I coniugi Chiara ed Enrico: un esempio per tutti gli sposi

Testimonianza sulla storia dei Petrillo al primo incontro del Seminario di studi “Maschio e femmina li creò” promosso dagli Uffici di Pastorale familiare e sociale

Una coppia di ragazzi normali: si vedono, si piacciono, si mettono assieme, si lasciano e si riprendono, tra alti e bassi. Fino a quando scatta qualcosa: una proposta di nozze nel corso di un pellegrinaggio, alla quale segue un matrimonio costellato di prove pesantissime e grandi felicità inaspettate. Si tratta dei romani Chiara Corbella ed Enrico Petrillo. Lei è morta due anni fa per un carcinoma poco dopo la nascita del terzo figlio, quel bambino per cui aveva rinviato le cure contro il tumore.
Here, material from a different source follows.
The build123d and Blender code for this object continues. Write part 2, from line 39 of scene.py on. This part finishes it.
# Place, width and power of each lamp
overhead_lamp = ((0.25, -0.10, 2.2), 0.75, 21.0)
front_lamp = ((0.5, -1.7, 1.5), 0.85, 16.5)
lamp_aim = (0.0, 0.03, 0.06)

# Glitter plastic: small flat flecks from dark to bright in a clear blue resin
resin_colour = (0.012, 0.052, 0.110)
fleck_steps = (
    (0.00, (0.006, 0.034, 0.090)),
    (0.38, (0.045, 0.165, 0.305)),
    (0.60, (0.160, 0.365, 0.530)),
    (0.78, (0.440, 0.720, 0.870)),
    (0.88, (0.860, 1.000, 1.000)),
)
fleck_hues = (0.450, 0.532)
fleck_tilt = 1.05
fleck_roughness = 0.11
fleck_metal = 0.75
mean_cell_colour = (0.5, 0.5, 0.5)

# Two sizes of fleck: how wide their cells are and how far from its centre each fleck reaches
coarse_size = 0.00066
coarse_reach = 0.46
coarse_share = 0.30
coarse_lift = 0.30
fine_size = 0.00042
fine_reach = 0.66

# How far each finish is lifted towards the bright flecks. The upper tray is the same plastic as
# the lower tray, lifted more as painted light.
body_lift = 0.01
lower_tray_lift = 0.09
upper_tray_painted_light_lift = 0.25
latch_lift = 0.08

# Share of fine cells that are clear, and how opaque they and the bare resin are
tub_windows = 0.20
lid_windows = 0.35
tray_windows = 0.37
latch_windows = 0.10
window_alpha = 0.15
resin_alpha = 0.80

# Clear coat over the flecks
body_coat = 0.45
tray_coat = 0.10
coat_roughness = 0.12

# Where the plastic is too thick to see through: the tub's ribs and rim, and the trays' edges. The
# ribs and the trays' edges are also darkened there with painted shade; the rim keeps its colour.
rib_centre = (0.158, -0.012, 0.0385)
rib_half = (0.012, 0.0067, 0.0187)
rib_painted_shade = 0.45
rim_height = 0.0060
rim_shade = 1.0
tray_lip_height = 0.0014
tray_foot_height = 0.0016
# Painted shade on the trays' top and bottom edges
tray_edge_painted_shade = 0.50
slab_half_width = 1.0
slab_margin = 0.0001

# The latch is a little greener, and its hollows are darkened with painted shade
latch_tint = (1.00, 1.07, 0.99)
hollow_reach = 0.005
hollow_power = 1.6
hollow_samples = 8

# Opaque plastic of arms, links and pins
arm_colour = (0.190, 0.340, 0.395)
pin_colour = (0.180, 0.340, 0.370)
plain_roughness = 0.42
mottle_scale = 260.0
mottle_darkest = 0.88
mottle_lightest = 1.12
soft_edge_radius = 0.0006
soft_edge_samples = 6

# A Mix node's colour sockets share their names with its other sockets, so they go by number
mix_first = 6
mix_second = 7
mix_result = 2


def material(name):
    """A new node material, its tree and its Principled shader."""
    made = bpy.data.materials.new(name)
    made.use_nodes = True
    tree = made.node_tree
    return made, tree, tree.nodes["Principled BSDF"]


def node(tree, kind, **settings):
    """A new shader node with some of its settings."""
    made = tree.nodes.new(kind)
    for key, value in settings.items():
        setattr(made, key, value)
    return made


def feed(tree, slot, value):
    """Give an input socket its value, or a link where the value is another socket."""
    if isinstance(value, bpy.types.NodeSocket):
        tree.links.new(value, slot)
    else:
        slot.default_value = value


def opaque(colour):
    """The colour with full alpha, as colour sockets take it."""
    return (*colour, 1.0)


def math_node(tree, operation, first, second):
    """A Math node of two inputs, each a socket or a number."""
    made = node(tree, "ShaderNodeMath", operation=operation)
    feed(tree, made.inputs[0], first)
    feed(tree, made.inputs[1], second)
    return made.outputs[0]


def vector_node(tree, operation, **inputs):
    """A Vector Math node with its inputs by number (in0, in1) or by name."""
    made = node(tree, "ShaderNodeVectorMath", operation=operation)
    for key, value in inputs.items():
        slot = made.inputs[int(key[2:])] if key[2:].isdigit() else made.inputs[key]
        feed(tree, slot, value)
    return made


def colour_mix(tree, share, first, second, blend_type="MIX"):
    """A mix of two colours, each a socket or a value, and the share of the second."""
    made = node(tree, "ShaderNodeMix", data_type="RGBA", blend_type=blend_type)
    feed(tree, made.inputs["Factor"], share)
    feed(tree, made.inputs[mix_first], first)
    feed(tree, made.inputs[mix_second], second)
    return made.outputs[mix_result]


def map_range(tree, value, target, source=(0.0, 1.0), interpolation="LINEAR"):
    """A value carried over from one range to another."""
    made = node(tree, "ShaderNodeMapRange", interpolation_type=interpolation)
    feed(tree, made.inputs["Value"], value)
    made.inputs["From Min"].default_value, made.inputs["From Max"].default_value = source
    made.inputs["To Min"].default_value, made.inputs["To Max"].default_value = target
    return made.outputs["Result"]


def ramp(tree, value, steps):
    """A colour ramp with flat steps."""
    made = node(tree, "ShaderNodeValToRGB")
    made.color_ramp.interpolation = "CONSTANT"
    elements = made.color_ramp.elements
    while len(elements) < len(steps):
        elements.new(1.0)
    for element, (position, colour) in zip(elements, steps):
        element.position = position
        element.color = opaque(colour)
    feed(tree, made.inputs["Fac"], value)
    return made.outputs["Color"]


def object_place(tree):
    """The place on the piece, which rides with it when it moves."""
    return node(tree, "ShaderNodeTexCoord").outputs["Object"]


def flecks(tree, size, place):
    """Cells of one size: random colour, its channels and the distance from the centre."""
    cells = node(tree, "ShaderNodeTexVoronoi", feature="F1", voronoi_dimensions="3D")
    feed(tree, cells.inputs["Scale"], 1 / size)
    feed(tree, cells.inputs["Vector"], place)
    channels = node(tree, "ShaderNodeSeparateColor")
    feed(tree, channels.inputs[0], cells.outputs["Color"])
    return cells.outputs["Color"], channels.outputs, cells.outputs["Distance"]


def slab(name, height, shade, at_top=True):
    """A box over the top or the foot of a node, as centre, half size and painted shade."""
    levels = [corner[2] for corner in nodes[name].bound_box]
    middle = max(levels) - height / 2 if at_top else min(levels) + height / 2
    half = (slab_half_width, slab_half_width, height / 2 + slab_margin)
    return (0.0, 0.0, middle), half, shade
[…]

La loro storia di amore e di fede è stata raccontata mercoledì scorso, in Seminario a Cesena, alla prima serata degli incontri organizzati dalla Pastorale Familiare e dalla Pastorale Sociale.

I coniugi Chiara e Francesco Tappi, del mercatese, hanno illustrato la storia di questi due ragazzi romani che, in forza del sacramento del matrimonio, si sono trovati ad accettare grandi croci affidandosi senza timore al Signore: “Chiara Corbello ed Enrico Petrillo – hanno spiegato i relatori – hanno trovato veramente nel matrimonio quegli “otri nuovi” di cui parla il Vangelo”.

“Un’anfora”, quella del matrimonio cristiano, in grado di portare in sé qualcosa di nuovo e diverso: “Hanno invitato Dio a danzare con loro”, ha commentato Tappi. Enrico e Chiara si conoscono nel 2002 a Medjugorje: lei era con le amiche, lui stava assieme a un’altra. Nel 2008, dopo anni di tira e molla, si sposano. Poco dopo, concepiscono una bimba. È anencefalica (le manca la scatola cranica) ma accolgono questa vita con gioia. Dopo il parto la piccola vive mezzora, giusto il tempo di battezzarla. Eppure i due coniugi sono colmi di gratitudine e il funerale della piccina, al quale partecipa poca gente (gli amici sono sopraffatti e non riescono a trovare le parole) si trasforma in un dolce accompagnamento al Padre, con i genitori che suonano per lei.

Passa poco tempo e la coppia concepisce un altro bimbo. Sulle prima sembra sano, poi si accorgono che non ha le gambe. In seguito emergeranno gravi problemi alle visceri e ai reni: è “incompatibile con la vita”. Anche lui vive appena mezzora, giusto il tempo di farlo battezzare dal frate francescano che segue la coppia, giunto a Roma direttamente da Assisi.

Al terzo tentativo arriva un figlio sano. Ma, nel corso della gravidanza, Chiara scopre che quella che pensava fosse una semplice afta alla bocca è in realtà un carcinoma. Aspetta di partorire, poi si fa pulire i linfonodi e comincia la chemioterapia nell’estate 2011. Nella primavera 2012 è dichiarata malata terminale: va alla cappella dell’ospedale col marito e con lui rinnova le promesse matrimoniali: “Dio sa quello che fa, fino ad ora non mi ha mai deluso. Poi un giorno capirò. Dio è fedele, Dio mantiene le promesse”.

La coppia decide di tornare un’ultima volta a Medjugorje, là dove tutto era cominciato, con amici e parenti al seguito. Chiara muore il 13 giugno 2012: fino a pochi minuti prima aveva scherzato e riso con il marito e gli amici. Padre Vito, l’amico francescano, nell’omelia del funerale dirà: “Mi sono sentito come il centurione ai piedi della croce: vedendo morire questa ragazza, abbiamo visto morire Cristo”.

L’eroismo del quotidiano di questa coppia è frutto della fiducia: fiducia in Dio, fiducia nell’altro, fiducia nel prossimo: “Un matrimonio felice si fonda su di un fidanzamento di guerra – hanno sottolineato i relatori – il loro fu molto travagliato. Ma poi sono stati pronti a rinunciare al possesso dell’altro e ad avere fiducia in Dio, grazie anche alla direzione spirituale, e la vocazione ha prevalso”.

La lezione impartita dai coniugi Petrillo è semplice, ma di estrema attualità: “Nei nostri figli non c’è niente di imperfetto, Dio ce li ha affidati così come sono, sono un dono”.